Another common example of denial is the constant demand for justice focusing primarily on punishment and very little on extensive research. The people calling for justice are often as angry as the perpetrators of violence. These people don’t realize that in many cases the perpetrators  started out calling for justice then when they didn’t obtain what they thought was fair they took matters into their own hands. There are of course many other cases where they gave up and stopped caring so the violence they committed is clearly unjustifiable; however that doesn’t mean it is unexplainable.

In more extreme cases it leads to black outs and suppressed memories about abuse and in the most extreme cases it may lead to psychological conditions like schizophrenia or multiple personality disorder. Cornelia Wilbur and Dorothy Otnow Lewis have both done research into this and concluded that it is real and the result of serious child abuse. There are some critics that claim that multiple personality disorder is not a real disorder in some cases they say it is being faked for the benefit of criminal defense.  This may be true in some cases but there is evidence of some kind of disorder that precedes the need for this claim as a defense. Even some of the critics claim that the child abuse still leads to psychological problems and if they are faking it to an extreme degree that would be somewhat insane itself. So this would indicate the alternative is something with the appearance of multiple personality disorder.

The most effective way of dealing with this is to address child rearing in a consistent and rational manner from the beginning. This involves teaching them to sort through details from an early age without excessive pressure. This means taking the time to help them along and in some cases allowing them to sort out their own mistakes within reason.

This was first posted on tripod on 10/17/09; it was partially inspired by an episode of “The Practice,” where a client kills one of her parents and is unable to deal with it well. At one point she says to Eleanor during her defense when things look bad, “Tell me something good I need to hear something good.” At the end of the movie after wining on an insanity defense and finding out her sister new about the abuse she endured she saw her in the street and without thinking ran her over and killed her as well. When Eleanor showed up at the scene of the crime and found her locked in the back seat of a cruiser she repeated the quote, “Tell me something good I need to hear something good.”

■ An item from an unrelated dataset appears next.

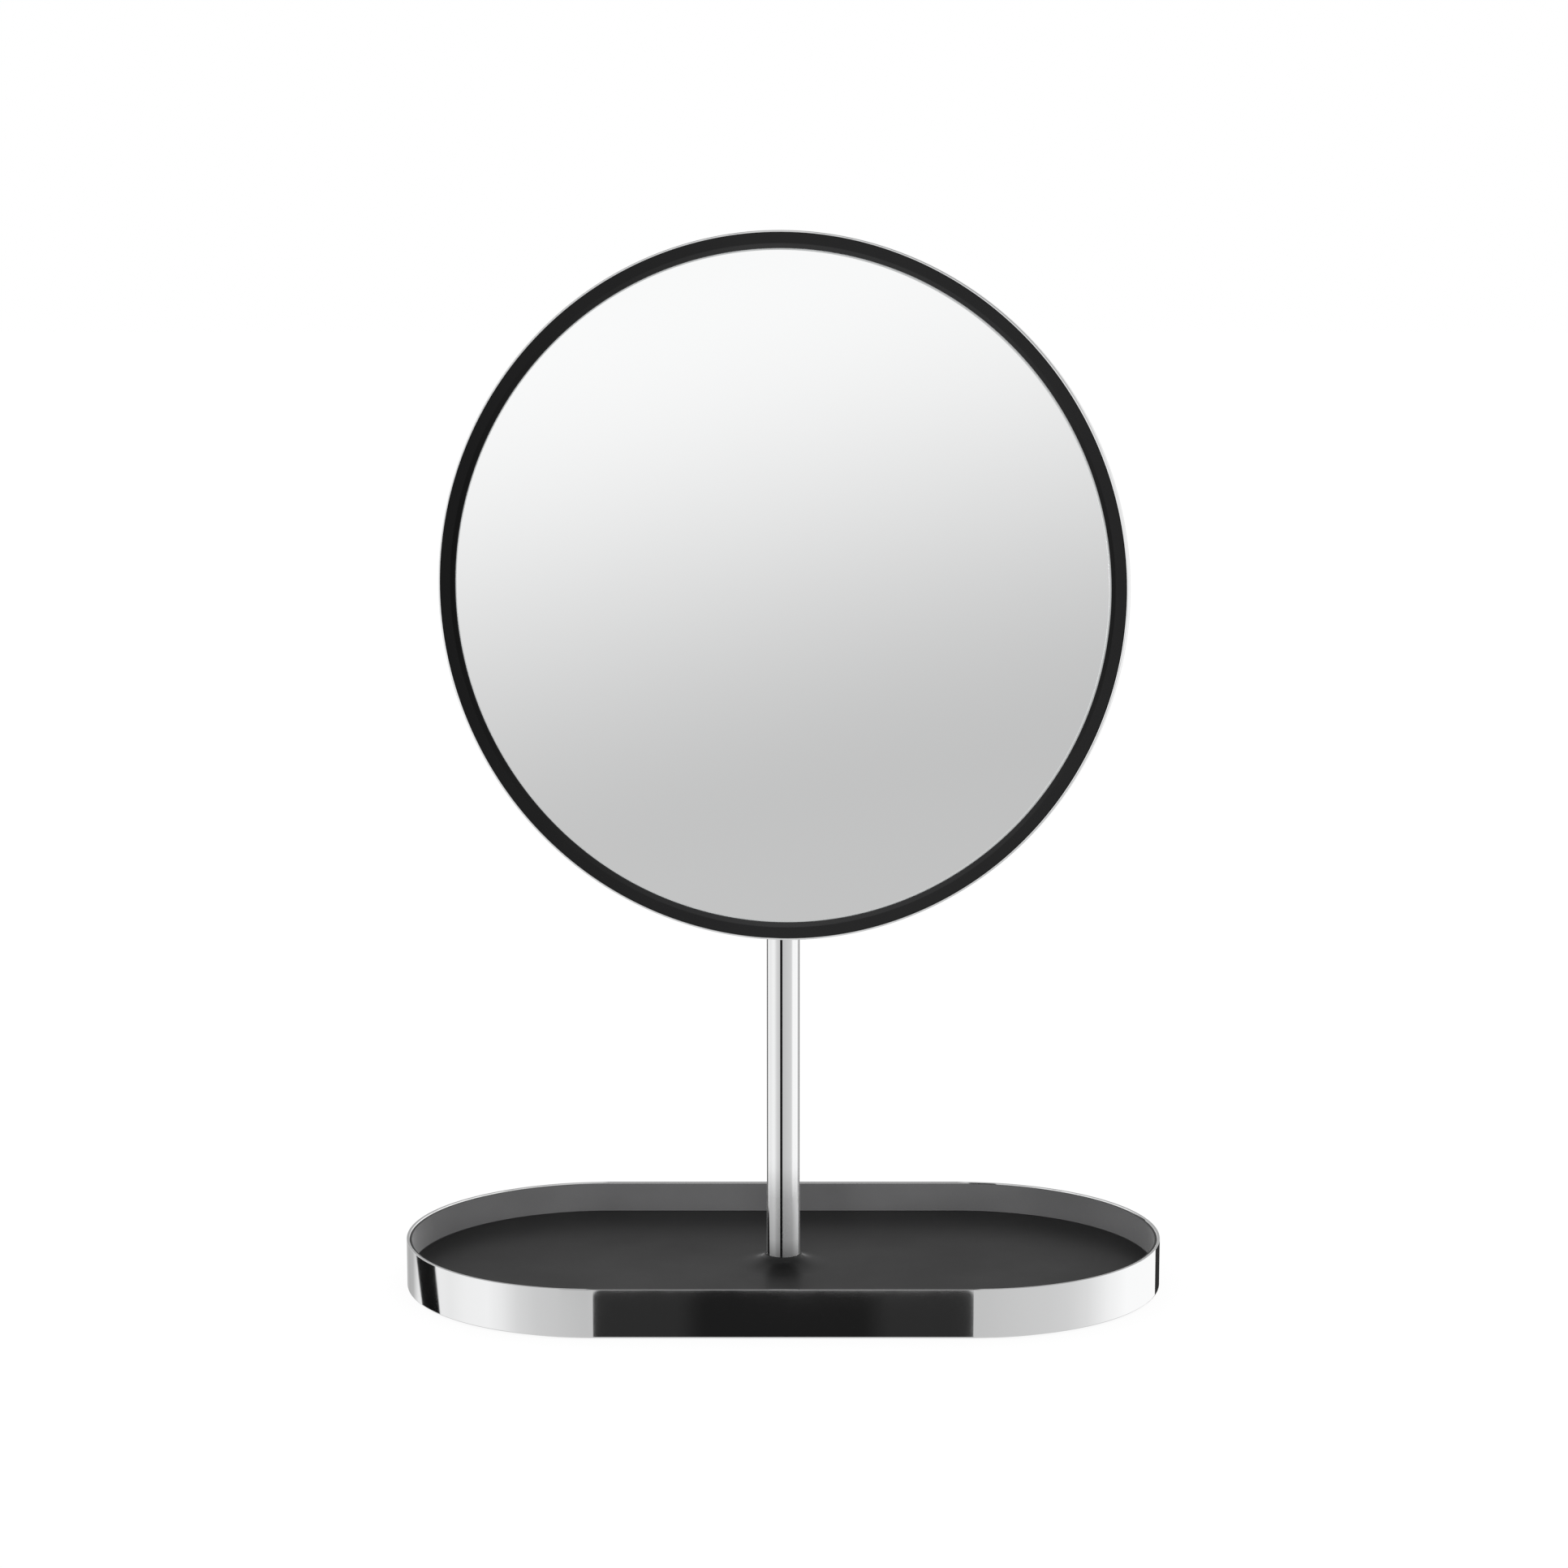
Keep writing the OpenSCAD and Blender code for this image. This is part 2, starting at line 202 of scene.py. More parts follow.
def lathe(outline, columns, place):
    """Turns an outline of (radius, depth) about the depth axis. The ends on the axis become one point.

    Returns points, faces and, for each face, the number of the outline's side that it comes from.
    """
    points = []
    rings = []
    for radius, depth in outline:
        if radius < ON_AXIS:
            rings.append([len(points)] * columns)
            points.append(place @ Vector((0, 0, depth)))
            continue
        rings.append(list(range(len(points), len(points) + columns)))
        for j in range(columns):
            angle = 2 * math.pi * j / columns
            points.append(place @ Vector((radius * math.cos(angle), radius * math.sin(angle), depth)))
    faces = []
    sides = []
    for i, ring in enumerate(rings):
        after = rings[(i + 1) % len(rings)]
        if ring[0] == ring[1] and after[0] == after[1]:
            continue
        faces += [quad(ring, after, j) for j in range(columns)]
        sides += [i] * columns
    return points, faces, sides


# ---------------------------------------------------------------- sizes from the frame

def tray_sizes():
    """Half length of the tray's straight sides, radius of its ends, and its lowest and highest points."""
    low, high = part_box("tray_hoop")
    end_radius = high.y
    return high.x - end_radius, end_radius, low.z, high.z


def head_frame():
    """Head axes at rest: X to the head's right, Y to its back, Z up, with the origin on the tilt pivot."""
    flat = max(nodes["mirror_glass"].data.polygons, key=lambda face: face.area)
    back = Vector(flat.normal)
    if back.y < 0:
        back = -back
    right = -Vector(joints["head_tilt"]["axis"])
    up = right.cross(back)
    rotation = Matrix((right, back, up)).transposed().to_4x4()
    return Matrix.Translation(Vector(joints["head_tilt"]["pos_m"])) @ rotation


HEAD = head_frame()


def head_box(node):
    """Lowest and highest corners of a CAD node in the head's own axes."""
    to_head = HEAD.inverted()
    corners = np.array([to_head @ vertex.co for vertex in nodes[node].data.vertices])
    return corners.min(0), corners.max(0)


LIP_Y = head_box("head_shell")[0][1]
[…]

(For more information on Blog see Blog description and table of context for most older posts.)

The following are the original replies when this was first posted on Open Salon.



markinjapan April 09, 2011 02:30 PM

Very interesting blog. Based on my clinical practice, I have observed that physical and emotional abuse has a very similar effect on the child (it has a significant effect on their brain development, specifically their arousal system) as sexual abuse. In fact I tend to agree with Derrick Jensen, Ra Goddess and Alex Knight ( that we are all deeply damaged by growing up in a culture of abuse and that "healing" will be a fundamental component of all successful organizing efforts.

Wilhelm Reich in The Mass Psychology of Fascism was the first to outline the role of authoritarian upbringing and the lure of fundamentalist religion and reactionary ideologies that trick working class people into voting for authoritarian politicians who enact policies that are contrary to their economic interests.

Dr Stuart Jeanne Bramhall April 09, 2011 07:09 PM

Thanks for the links; I’ll have to check them out. This is the first I heard of The Mass Psychology of Fascism, although I have read some material about the subject that is much more recent. Authoritarian upbringing can be used to virtually enslave the brain as I have indicated in other previous blogs. I assume you meant to say pseudo fundamentalist religions since they don’t really start with the fundamentals nor do they get the fundamentals right.